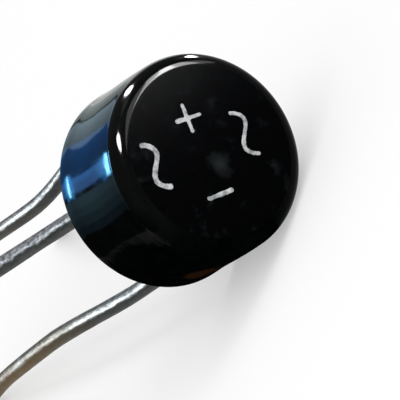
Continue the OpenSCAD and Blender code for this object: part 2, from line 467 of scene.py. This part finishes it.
def tinned_wire(name, dark, light, stained):
    """Hot-tinned copper wire between two greys: grain, flecks and drawing marks, painted dark as
    shade along the side that faces away from the lamps, and browner far out by some share."""
    s = Shader(name)
    grain = s.noise(6, detail=4, rough=0.7, place=s.scaled((1.0, 0.40, 1.0)), distortion=0.4)
    flecks = s.noise(2.6, detail=4, rough=0.6, place=s.scaled((1.0, 0.22, 1.0)), distortion=0.5)
    streaks = s.noise(8, detail=3, rough=0.65, place=s.scaled((1.0, 0.05, 1.0)))
    patch = s.noise(0.7, detail=3, place=s.scaled((1.0, 0.4, 1.0)))
    out = s.add("ShaderNodeSeparateXYZ", {"Vector": s.place}, "Y")
    far = s.fade(out, STAIN_GROWS, 0.0, 1.0)
    mottle = s.math("ADD", s.math("MULTIPLY", grain, 0.65), s.math("MULTIPLY", flecks, 0.35))
    base = s.blend(s.remap(mottle, 0.40, 0.58, 0.0, 1.0), dark, light)
    base = s.blend(s.remap(streaks, 0.45, 0.62, 0.0, 0.6), base, tuple(0.6 * c for c in dark))
    stain = s.math("MULTIPLY", s.remap(patch, 0.38, 0.60, 0.25 * stained, 0.97 * stained), far)
    base = s.blend(stain, base, s.blend(grain, (0.08, 0.056, 0.032), (0.31, 0.24, 0.145)))
    # Painted shade and painted dark reflection: the side that faces away from the lamps turns dark,
    # browner far out, and stops being metal
    away = s.add("ShaderNodeVectorMath", {0: s.facing, 1: PAINTED_SHADE_SIDE}, 1, operation="DOT_PRODUCT")
    ragged = s.math("ADD", away, s.math("MULTIPLY", flecks, 0.9))
    painted_shade = s.remap(ragged, 0.70, 0.96, 0.0, 0.95)
    brown_painted_reflection = s.blend(stained, (0.040, 0.036, 0.028), (0.120, 0.074, 0.022))
    base = s.blend(painted_shade, base, s.blend(far, (0.020, 0.022, 0.020), brown_painted_reflection))
    rough = s.remap(flecks, 0.35, 0.65, 0.46, 0.34)
    relief = s.bump(flecks, 0.014)
    relief = s.bump(grain, 0.010, relief)
    relief = s.bump(streaks, 0.006, relief)
    return s.finish(Base_Color=base, Roughness=rough, Normal=relief,
                    Metallic=s.math("SUBTRACT", 1.0, painted_shade), Specular_IOR_Level=0.06)


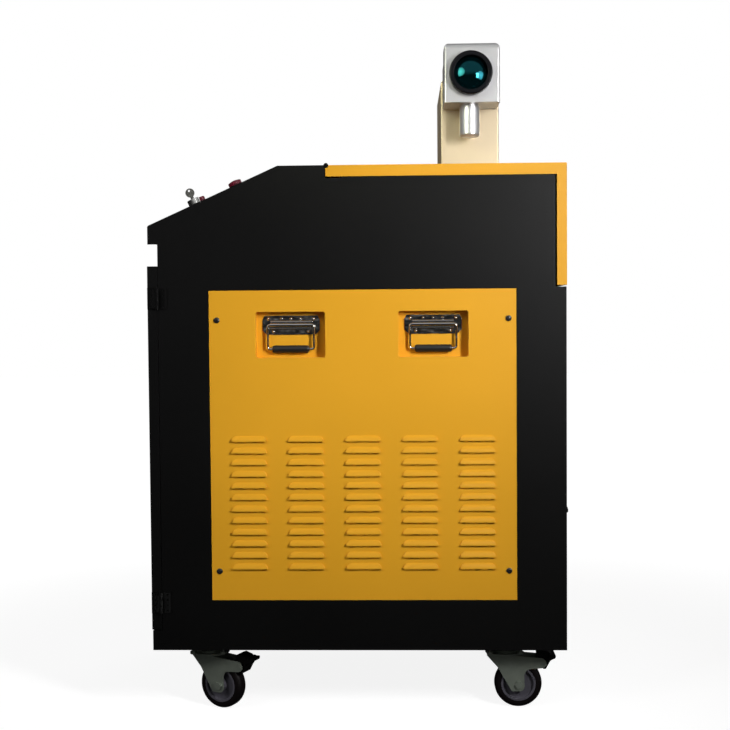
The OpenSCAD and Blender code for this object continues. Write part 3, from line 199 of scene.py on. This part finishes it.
# The yellow sheets: the lid with its deep rear flange, and the two side panels with pressed
# louvres and welded trays, all powder coated in a warm yellow. Black screws hold each panel.

yellow = powder_coat(
    "panel yellow", colour=(0.83, 0.4, 0.020), roughness=0.42, grain_depth=0.0001, specular=0.26
)
panel_parts = ["side_panel_near", "side_panel_far"]
dress(panel_parts + ["lid"], yellow)
soften(panel_parts, width=0.0004)
soften(["lid"], width=0.0006)

screw_black = Finish("screw black", Metallic=0.6, Roughness=0.38)
screw_tone = screw_black.noise(scale=600.0)
screw_black.set(Base_Color=screw_black.blend((0.02, 0.02, 0.02), (0.05, 0.048, 0.045), screw_tone))
dress(["panel_screws"], screw_black)
soften(["panel_screws"], width=0.0003)


# The spring handles: chromed steel plates riveted into the trays, each with a bent rod that
# turns in the plate's rolled barrel and carries a smooth black moulded grip.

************

REQUIRED WORK:
Repeat every entry exactly, please.

THE RESULT:
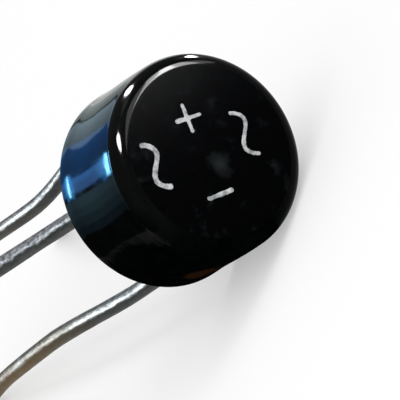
Continue the OpenSCAD and Blender code for this object: part 2, from line 467 of scene.py. This part finishes it.
def tinned_wire(name, dark, light, stained):
    """Hot-tinned copper wire between two greys: grain, flecks and drawing marks, painted dark as
    shade along the side that faces away from the lamps, and browner far out by some share."""
    s = Shader(name)
    grain = s.noise(6, detail=4, rough=0.7, place=s.scaled((1.0, 0.40, 1.0)), distortion=0.4)
    flecks = s.noise(2.6, detail=4, rough=0.6, place=s.scaled((1.0, 0.22, 1.0)), distortion=0.5)
    streaks = s.noise(8, detail=3, rough=0.65, place=s.scaled((1.0, 0.05, 1.0)))
    patch = s.noise(0.7, detail=3, place=s.scaled((1.0, 0.4, 1.0)))
    out = s.add("ShaderNodeSeparateXYZ", {"Vector": s.place}, "Y")
    far = s.fade(out, STAIN_GROWS, 0.0, 1.0)
    mottle = s.math("ADD", s.math("MULTIPLY", grain, 0.65), s.math("MULTIPLY", flecks, 0.35))
    base = s.blend(s.remap(mottle, 0.40, 0.58, 0.0, 1.0), dark, light)
    base = s.blend(s.remap(streaks, 0.45, 0.62, 0.0, 0.6), base, tuple(0.6 * c for c in dark))
    stain = s.math("MULTIPLY", s.remap(patch, 0.38, 0.60, 0.25 * stained, 0.97 * stained), far)
    base = s.blend(stain, base, s.blend(grain, (0.08, 0.056, 0.032), (0.31, 0.24, 0.145)))
    # Painted shade and painted dark reflection: the side that faces away from the lamps turns dark,
    # browner far out, and stops being metal
    away = s.add("ShaderNodeVectorMath", {0: s.facing, 1: PAINTED_SHADE_SIDE}, 1, operation="DOT_PRODUCT")
    ragged = s.math("ADD", away, s.math("MULTIPLY", flecks, 0.9))
    painted_shade = s.remap(ragged, 0.70, 0.96, 0.0, 0.95)
    brown_painted_reflection = s.blend(stained, (0.040, 0.036, 0.028), (0.120, 0.074, 0.022))
    base = s.blend(painted_shade, base, s.blend(far, (0.020, 0.022, 0.020), brown_painted_reflection))
    rough = s.remap(flecks, 0.35, 0.65, 0.46, 0.34)
    relief = s.bump(flecks, 0.014)
    relief = s.bump(grain, 0.010, relief)
    relief = s.bump(streaks, 0.006, relief)
    return s.finish(Base_Color=base, Roughness=rough, Normal=relief,
                    Metallic=s.math("SUBTRACT", 1.0, painted_shade), Specular_IOR_Level=0.06)


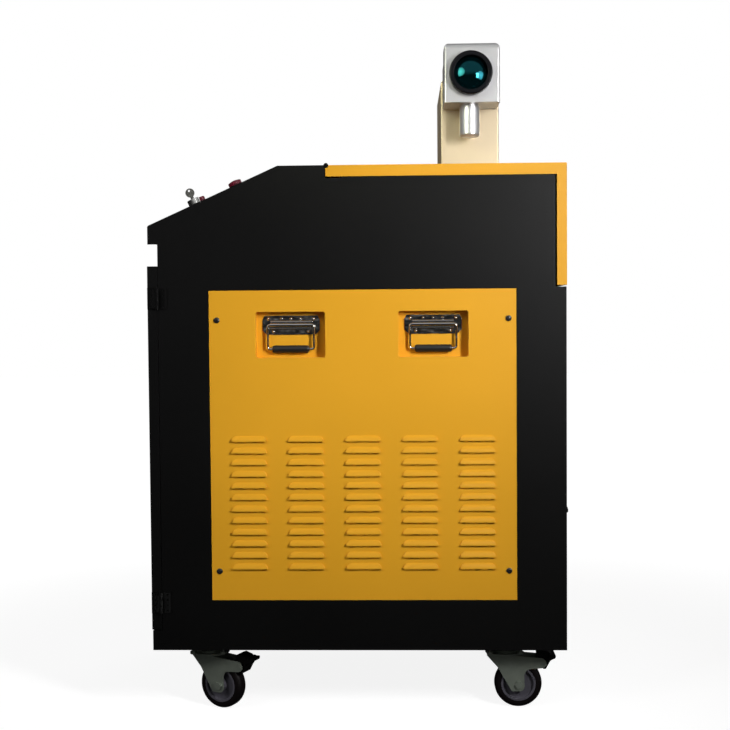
The OpenSCAD and Blender code for this object continues. Write part 3, from line 199 of scene.py on. This part finishes it.
# The yellow sheets: the lid with its deep rear flange, and the two side panels with pressed
# louvres and welded trays, all powder coated in a warm yellow. Black screws hold each panel.

yellow = powder_coat(
    "panel yellow", colour=(0.83, 0.4, 0.020), roughness=0.42, grain_depth=0.0001, specular=0.26
)
panel_parts = ["side_panel_near", "side_panel_far"]
dress(panel_parts + ["lid"], yellow)
soften(panel_parts, width=0.0004)
soften(["lid"], width=0.0006)

screw_black = Finish("screw black", Metallic=0.6, Roughness=0.38)
screw_tone = screw_black.noise(scale=600.0)
screw_black.set(Base_Color=screw_black.blend((0.02, 0.02, 0.02), (0.05, 0.048, 0.045), screw_tone))
dress(["panel_screws"], screw_black)
soften(["panel_screws"], width=0.0003)


# The spring handles: chromed steel plates riveted into the trays, each with a bent rod that
# turns in the plate's rolled barrel and carries a smooth black moulded grip.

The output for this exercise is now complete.